The new passport design, the Foreign Ministry said, would do away with the last page and instead use the colored covers to differentiate so that it will make it easier for immigration and law enforcement officers to spot travelers who require vetting before they travel to certain countries. The theory is this would also make human trafficking more difficult as border officials would immediately know which people need the extra permission to travel.

India is one of the world’s most unequal societies. Oxfam’s India chief executive in 2017 said that just 57 billionaires control 70 percent of the nation’s wealth. Critics said the entire system of emigration clearance reinforces the divide between rich and poor.

Nitin Pai, director of a Bangalore-based public policy think tank, criticized the new rules.

“However well-intentioned the move to create different colored passports for different kinds of travelers, it is wrong and must be reconsidered.

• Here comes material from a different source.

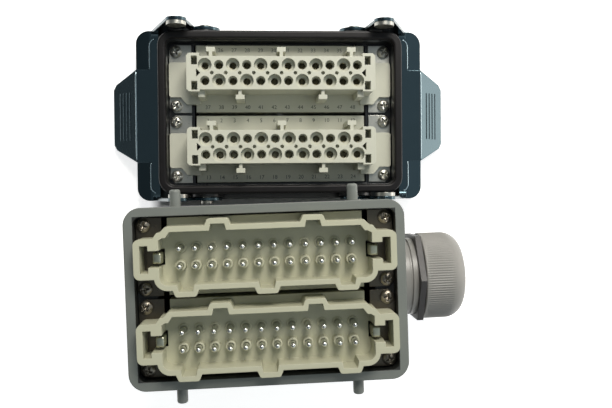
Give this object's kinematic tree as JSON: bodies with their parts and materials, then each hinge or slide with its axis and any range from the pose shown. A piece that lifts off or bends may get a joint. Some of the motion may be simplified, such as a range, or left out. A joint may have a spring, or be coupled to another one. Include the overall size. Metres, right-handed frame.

Already officials treat citizens differently based on their class . . . different passport colors will worsen it,” he wrote on Twitter.

Oomen Chandy, former chief minister of the southern state of Kerala, said, “If this becomes a reality, the moment an orange color passport holder lands in a foreign country, he will be treated with disdain, and it will have a telling impact on such people’s character and individuality. This should not happen at all.”